6. “Rock ’N’ Roll Damnation”
(Powerage, 1978)

It’s hard to get my head around the fact Mick Wall, the British rock writer and author of AC/DC: Hell Ain’t a Bad Place to Be, called this “a two-bit piece of head-bopping guff.” Not sure what track he was listening to when he wrote that -- maybe he was having a bad day -- but for me it’s one of the last of AC/DC’s classic boogie tracks and probably the best.

Mark Evans loves it almost as much as he loves “Highway to Hell". It has everything you want in an AC/DC song plus shakers, tambourines and handclaps, a real Motown touch that George Young and Harry Vanda brought to bear on the recording.

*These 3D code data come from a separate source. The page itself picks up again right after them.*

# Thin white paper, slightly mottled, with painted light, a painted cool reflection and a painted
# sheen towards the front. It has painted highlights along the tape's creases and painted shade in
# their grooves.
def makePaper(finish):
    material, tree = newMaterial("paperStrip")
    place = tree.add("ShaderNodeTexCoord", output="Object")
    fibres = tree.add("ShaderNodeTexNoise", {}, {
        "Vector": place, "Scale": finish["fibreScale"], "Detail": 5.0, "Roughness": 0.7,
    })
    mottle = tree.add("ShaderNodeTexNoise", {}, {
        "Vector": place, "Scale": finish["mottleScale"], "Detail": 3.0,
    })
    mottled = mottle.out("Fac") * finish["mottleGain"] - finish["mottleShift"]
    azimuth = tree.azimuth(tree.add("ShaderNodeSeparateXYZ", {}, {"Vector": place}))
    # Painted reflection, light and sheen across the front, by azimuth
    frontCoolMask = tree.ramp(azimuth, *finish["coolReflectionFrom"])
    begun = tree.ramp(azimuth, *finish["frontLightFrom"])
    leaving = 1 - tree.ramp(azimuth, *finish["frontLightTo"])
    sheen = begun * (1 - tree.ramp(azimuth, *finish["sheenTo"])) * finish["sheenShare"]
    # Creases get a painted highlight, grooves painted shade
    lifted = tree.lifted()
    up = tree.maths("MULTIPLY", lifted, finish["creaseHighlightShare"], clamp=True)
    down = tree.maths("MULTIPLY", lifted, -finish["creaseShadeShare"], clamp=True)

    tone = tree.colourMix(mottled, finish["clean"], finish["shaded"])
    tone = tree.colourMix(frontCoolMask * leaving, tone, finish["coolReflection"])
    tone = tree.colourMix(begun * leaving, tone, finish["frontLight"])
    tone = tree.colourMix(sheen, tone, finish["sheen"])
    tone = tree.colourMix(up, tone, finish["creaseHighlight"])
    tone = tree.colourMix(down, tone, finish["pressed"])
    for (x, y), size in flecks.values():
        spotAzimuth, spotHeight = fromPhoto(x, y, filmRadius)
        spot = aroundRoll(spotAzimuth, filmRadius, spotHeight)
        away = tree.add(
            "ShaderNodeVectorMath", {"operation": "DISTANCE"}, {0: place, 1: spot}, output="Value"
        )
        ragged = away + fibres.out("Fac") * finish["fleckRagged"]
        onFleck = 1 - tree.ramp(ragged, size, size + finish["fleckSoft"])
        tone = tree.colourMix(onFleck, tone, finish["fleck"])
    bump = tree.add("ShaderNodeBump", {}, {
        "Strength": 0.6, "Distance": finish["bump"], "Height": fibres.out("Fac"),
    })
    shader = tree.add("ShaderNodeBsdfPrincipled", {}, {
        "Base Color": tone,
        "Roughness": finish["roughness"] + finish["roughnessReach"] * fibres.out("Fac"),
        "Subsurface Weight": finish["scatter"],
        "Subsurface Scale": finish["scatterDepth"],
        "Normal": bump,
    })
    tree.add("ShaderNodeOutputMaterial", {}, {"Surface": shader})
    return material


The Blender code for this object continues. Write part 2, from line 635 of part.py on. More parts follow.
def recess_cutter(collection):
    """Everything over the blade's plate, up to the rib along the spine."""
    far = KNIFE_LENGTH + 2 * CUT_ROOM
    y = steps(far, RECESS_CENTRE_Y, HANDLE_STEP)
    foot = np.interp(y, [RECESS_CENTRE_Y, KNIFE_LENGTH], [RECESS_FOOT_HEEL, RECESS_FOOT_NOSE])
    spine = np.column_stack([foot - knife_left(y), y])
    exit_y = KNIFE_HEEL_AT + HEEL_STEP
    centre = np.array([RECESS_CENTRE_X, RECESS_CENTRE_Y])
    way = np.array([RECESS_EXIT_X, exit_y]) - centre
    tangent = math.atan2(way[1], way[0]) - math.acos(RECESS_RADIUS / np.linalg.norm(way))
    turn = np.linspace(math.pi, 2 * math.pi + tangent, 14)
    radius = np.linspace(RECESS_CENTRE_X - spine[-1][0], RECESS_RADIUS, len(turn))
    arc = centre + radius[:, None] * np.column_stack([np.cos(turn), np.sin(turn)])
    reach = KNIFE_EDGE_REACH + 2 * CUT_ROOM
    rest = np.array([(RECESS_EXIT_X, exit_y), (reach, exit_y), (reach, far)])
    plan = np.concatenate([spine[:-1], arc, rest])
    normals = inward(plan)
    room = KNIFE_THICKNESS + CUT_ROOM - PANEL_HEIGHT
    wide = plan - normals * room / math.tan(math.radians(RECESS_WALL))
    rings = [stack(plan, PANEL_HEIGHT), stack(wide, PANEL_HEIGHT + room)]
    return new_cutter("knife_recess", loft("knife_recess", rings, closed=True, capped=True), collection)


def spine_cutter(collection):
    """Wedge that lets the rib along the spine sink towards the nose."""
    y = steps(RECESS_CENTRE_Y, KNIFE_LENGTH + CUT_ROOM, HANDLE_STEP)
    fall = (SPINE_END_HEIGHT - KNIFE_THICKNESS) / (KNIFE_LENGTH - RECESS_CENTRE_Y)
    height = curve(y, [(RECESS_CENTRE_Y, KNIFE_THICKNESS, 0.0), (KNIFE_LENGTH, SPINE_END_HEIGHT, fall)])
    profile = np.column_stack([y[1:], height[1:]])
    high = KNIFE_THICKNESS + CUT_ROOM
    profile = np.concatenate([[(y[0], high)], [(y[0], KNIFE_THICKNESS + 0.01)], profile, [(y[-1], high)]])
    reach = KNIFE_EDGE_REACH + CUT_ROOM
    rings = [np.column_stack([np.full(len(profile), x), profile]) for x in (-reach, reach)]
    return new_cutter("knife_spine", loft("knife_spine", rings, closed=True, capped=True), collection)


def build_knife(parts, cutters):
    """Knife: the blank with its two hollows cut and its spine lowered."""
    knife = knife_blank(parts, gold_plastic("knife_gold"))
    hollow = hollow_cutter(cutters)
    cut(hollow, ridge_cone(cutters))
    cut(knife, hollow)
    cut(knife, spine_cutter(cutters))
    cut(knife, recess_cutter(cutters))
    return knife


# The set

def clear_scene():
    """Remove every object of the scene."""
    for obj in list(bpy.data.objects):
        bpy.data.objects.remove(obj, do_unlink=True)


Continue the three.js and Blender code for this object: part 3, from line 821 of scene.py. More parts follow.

They did something similar with the John Paul Young hit “Love Is in the Air”. Percussion was an underlying feature of many early AC/DC songs. This one really grooves. I never get tired of hearing it.

“Rock ’n’ Roll Damnation” was AC/DC’s first hit in the UK charts and a lot of the credit has to go to Michael Klenfner, best known as the fat guy with the moustache who stops Jake and Elwood backstage in the final reel of The Blues Brothers and offers them a recording contract. He was senior vice-president at Atlantic at the time, and insisted the band go back and record a radio-worthy single after they delivered the first cut of Powerage to New York.

Michael was a real champion of AC/DC behind the scenes at Atlantic, and never got the recognition he was due while he was still alive (he passed away in 2009). He ended up having a falling out with Atlantic president Jerry Greenberg over the choice of producer for Highway to Hell and got fired. But it was Klenfner who arguably did more for the band than anyone else while they were at Atlantic. His story deserves to be known by the fans.